Think the word "God," and the reality of divinity sidesteps our puny word choice. Say the word "God," and the sound of it sets off as many cartoons of divinity as there are ears to hear it. In his new collection, The Third Renunciation, poet/teacher/theologian MEH (Matthew E. Henry: MFA, PhD, MTh) invites us to join his deep, double-take dive into the words "God" and "sonnet." Except for a handful of double sonnets, every other poem in the book has fourteen lines, virtually every line has ten syllables. But these are not your grandmother's favorite sonnets. While retaining standard punctuation, MEH plays fast and loose with capitalization, rhyme, and classical sonnet strategy ("these inconsistent iambs"), as if to say "yeah, but" to a tradition that all black and brown poets have received (or refused) from white poets whose forbears invented, popularized, and for which set strict rules which set strict rules back in 13th and 14th century Europe. This remarkable sonnet sequence constitutes a loyally oppositional update. So, say you were starving, and this book were your only bread. Say that my appreciation for these poems, which I will read again and again, were an obvious understatement. Say true divinity, whom MEH refuses to limit to his or my or your cartoon of Same (thus, the third renunciation), were to give legs to this wonderful body of work. May that it were so.

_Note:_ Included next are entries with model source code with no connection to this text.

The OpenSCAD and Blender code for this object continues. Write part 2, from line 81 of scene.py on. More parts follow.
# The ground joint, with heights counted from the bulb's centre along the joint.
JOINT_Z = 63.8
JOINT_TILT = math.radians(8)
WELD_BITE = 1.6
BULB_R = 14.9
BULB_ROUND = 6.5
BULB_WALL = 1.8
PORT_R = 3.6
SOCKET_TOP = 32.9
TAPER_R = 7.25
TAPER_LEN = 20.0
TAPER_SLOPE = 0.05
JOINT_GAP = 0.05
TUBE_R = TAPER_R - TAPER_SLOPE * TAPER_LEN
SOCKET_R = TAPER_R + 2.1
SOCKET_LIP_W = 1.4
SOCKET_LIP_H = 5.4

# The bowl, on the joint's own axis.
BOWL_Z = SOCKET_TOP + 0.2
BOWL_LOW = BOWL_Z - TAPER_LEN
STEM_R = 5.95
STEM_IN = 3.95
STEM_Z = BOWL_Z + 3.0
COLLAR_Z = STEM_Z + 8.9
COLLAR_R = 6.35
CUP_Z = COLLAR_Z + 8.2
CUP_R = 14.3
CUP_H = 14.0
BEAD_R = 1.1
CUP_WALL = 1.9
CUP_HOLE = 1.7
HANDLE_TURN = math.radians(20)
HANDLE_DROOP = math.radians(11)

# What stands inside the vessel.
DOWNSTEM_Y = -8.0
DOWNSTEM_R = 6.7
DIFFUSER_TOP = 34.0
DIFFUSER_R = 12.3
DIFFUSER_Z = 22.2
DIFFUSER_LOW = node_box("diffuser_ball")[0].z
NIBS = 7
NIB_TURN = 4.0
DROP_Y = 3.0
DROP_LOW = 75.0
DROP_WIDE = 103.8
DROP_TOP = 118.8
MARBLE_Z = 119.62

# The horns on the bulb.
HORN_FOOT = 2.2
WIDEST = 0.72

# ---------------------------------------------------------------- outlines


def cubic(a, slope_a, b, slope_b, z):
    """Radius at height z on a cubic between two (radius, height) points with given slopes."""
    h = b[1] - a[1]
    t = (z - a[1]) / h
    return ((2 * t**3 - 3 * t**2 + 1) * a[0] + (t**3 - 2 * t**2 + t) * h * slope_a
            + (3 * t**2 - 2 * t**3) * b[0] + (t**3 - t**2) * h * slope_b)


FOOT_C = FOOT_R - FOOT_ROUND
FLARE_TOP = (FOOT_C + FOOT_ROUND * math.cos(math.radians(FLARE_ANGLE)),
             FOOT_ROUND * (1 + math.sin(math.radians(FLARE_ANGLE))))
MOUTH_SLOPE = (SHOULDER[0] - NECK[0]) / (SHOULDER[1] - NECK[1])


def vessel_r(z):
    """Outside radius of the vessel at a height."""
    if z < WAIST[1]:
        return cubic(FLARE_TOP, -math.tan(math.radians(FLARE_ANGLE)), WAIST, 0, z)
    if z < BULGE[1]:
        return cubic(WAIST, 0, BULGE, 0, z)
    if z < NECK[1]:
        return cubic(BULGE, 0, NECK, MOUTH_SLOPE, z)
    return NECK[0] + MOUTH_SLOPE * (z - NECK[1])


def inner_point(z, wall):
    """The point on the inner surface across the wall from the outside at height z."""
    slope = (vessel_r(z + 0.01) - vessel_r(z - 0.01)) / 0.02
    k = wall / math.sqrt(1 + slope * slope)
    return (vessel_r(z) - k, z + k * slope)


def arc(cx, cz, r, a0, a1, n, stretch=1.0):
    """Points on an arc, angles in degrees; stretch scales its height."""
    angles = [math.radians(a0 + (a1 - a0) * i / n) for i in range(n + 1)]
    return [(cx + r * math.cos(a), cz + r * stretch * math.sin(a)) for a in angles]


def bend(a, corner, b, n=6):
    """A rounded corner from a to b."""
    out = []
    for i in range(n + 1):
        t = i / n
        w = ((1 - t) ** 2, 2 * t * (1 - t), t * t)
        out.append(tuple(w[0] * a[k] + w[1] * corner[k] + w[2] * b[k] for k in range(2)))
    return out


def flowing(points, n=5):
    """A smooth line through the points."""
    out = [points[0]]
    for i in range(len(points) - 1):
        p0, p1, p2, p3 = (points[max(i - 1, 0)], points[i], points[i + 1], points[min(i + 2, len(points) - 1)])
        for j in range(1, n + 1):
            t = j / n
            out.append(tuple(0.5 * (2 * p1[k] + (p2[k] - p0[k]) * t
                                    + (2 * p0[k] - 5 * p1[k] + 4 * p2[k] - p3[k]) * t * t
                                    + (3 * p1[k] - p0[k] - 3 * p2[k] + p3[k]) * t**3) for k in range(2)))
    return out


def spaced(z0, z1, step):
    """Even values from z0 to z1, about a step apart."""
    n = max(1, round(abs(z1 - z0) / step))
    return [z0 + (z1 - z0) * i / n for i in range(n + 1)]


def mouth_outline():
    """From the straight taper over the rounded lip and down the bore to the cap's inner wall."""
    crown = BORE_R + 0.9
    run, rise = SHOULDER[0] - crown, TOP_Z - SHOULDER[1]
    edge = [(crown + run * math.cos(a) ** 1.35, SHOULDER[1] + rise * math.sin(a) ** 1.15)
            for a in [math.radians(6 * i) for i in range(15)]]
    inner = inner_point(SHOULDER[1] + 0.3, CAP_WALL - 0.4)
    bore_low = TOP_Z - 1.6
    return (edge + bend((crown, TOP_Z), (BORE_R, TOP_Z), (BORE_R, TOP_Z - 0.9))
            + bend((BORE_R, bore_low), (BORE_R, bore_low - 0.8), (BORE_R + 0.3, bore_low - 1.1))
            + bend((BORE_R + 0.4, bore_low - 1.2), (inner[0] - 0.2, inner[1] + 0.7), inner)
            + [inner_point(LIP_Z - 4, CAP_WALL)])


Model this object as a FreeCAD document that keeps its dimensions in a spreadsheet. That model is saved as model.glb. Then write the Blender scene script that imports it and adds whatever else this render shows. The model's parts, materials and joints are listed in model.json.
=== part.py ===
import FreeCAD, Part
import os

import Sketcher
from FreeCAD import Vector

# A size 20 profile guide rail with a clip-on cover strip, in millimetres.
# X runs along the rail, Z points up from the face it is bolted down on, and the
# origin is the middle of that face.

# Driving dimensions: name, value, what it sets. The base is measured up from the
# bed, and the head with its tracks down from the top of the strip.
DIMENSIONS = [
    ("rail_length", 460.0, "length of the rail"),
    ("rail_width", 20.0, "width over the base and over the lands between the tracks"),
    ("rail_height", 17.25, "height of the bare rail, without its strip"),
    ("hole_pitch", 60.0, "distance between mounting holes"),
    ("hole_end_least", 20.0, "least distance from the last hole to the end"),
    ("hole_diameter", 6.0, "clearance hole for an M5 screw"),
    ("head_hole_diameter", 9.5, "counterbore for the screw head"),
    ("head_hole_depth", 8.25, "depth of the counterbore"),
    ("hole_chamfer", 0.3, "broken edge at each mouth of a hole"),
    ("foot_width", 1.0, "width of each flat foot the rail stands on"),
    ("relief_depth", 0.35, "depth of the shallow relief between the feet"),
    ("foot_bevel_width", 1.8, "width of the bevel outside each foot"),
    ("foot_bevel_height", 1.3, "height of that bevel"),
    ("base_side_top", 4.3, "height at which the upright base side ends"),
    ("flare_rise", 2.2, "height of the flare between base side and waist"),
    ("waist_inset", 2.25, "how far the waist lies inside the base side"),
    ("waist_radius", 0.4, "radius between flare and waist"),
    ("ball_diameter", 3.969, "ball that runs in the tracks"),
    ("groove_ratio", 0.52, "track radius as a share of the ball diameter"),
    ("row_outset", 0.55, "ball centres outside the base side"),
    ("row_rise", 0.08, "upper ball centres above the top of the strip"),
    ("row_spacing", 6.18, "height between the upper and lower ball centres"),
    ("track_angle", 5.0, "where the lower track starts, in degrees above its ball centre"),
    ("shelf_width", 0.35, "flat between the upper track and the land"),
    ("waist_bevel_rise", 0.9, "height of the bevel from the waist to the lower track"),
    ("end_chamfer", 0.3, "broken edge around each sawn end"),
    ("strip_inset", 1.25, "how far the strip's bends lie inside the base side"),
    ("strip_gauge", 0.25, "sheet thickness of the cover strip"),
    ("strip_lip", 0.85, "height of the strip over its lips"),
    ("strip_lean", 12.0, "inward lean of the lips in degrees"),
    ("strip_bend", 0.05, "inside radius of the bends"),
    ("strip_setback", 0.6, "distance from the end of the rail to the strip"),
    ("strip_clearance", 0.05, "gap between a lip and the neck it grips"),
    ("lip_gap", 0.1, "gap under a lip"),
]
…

—Brad Davis, author of Trespassing on the Mount of Olives


The Third Renunciation is spiritual poetry like you’ve never seen before. These poems are gritty, vulgar, and ceaselessly provocative, but they possess an unmatched earnestness, a genuine desire to know and understand God. With each "say" and "maybe," Matthew E. Henry probes the darkest depths of both faith and doubt, hunting for the tiniest sliver of light. These poems are Jacob, bloodied and bruised, fighting for his life against the angel, and when the dust settles, it's the reader who walks away blessed.

—Matthew J. Andrews, author of I Close My Eyes and I Almost Remember


Henry's poems articulate the thoughts we're afraid to chase and the prayers we dare not pray. Moreover, his language, imagery, and music are as riveting as the questions he asks. This book gripped me from the first page and will still not let me go.